Als Verfechter der Aufklärung kommt für uns selbstverständlich auch jenen Würde zu, die diese – im Sinne unseres philosophischen Verständnisses – ablehnen. Wie aber verhalten wir uns zu denen? Die Linke hat auch dafür eine reflexartige Antwort: Tolerant! Alles andere wäre ja rassistisch! – Aha. Hier genau liegt das Problem, das Dilemma: Sehen wir unsere Identität in den Grundvereinbarungen der Aufklärung, wie sie sich etwa in den Menschenrechten widerspiegeln, dann gehen wir von der Würde jedes Einzelnen aus. Das ist ein Ergebnis unseres abendländischen Denkens, das im Zuge rabiater Kämpfe entstand und uns einen gewissen Frieden zu verheißen schien, wenn schon Kants „Ewiger Friede“ nie einsetzte und nie einsetzen kann, ebenso wenig wie der Wolf mit dem Lamm weiden wird.

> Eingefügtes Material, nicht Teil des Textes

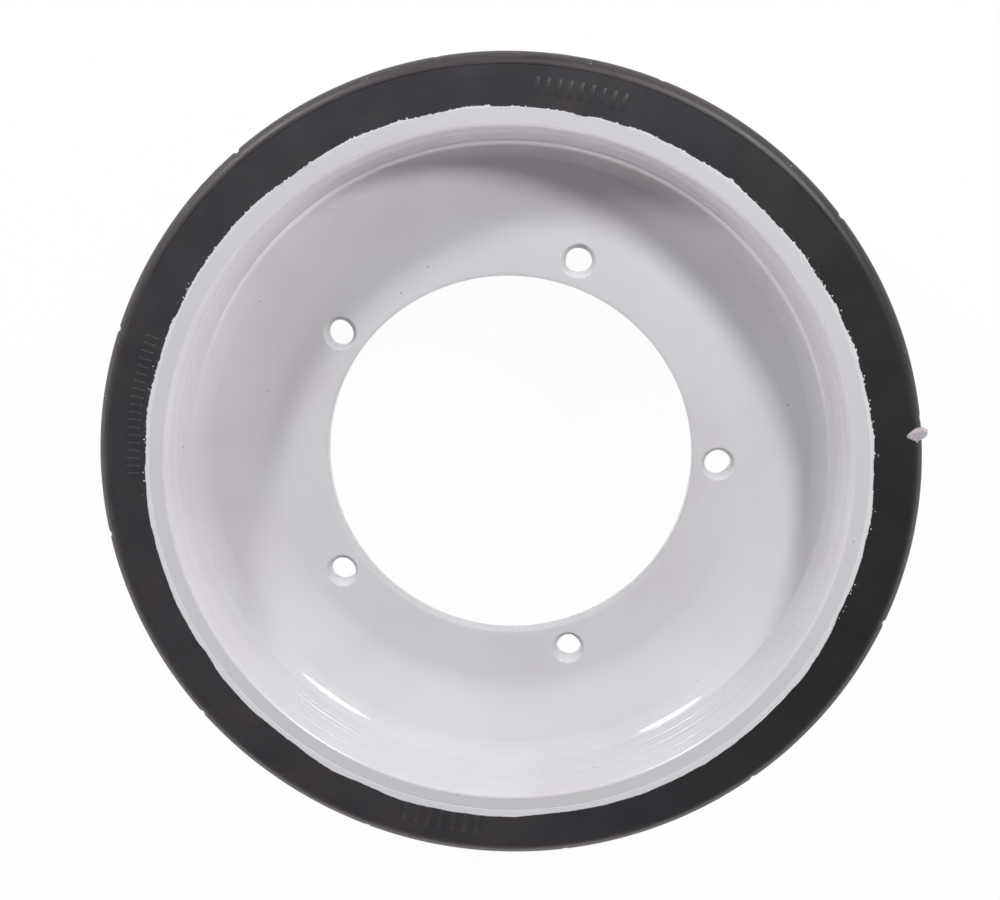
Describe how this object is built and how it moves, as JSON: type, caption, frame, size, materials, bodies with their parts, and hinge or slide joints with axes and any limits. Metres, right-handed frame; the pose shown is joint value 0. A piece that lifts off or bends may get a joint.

Europas Geschichte wird sich daran entscheiden, wie es mit voraufklärerischen Geflüchteten umgeht und wie sie diese in eigene Grundvereinbarungen einzubeziehen vermag. Wesentlich dafür wird sein, welchem Selbstverständnis der Begriff der Toleranz folgt. Ebenso wie Würde ist Toleranz zunächst nur ein Wort. Man kläre die genauen Zuschreibungen. Vermutlich kommt man dabei nicht umhin, sich mit der idealistischen Erblast der Aufklärung zu befassen, also mit ihrer durchaus problematischen Genetik.
Schwierig, aber dringlich notwendig.
Und hoffentlich nicht neue rabiate Kämpfe auslösend, gegen die dann nur noch Thomas Hobbes aufzurufen wäre. Auch der war Aufklärer – mit interessanten, aber schwierigen Erben, darunter Carl Schmitt. Und wo Carl Schmitt aufgerufen ist, schrillen links die Alarmsirenen, obwohl die Linke an der Macht stets schmittianisch verfuhr.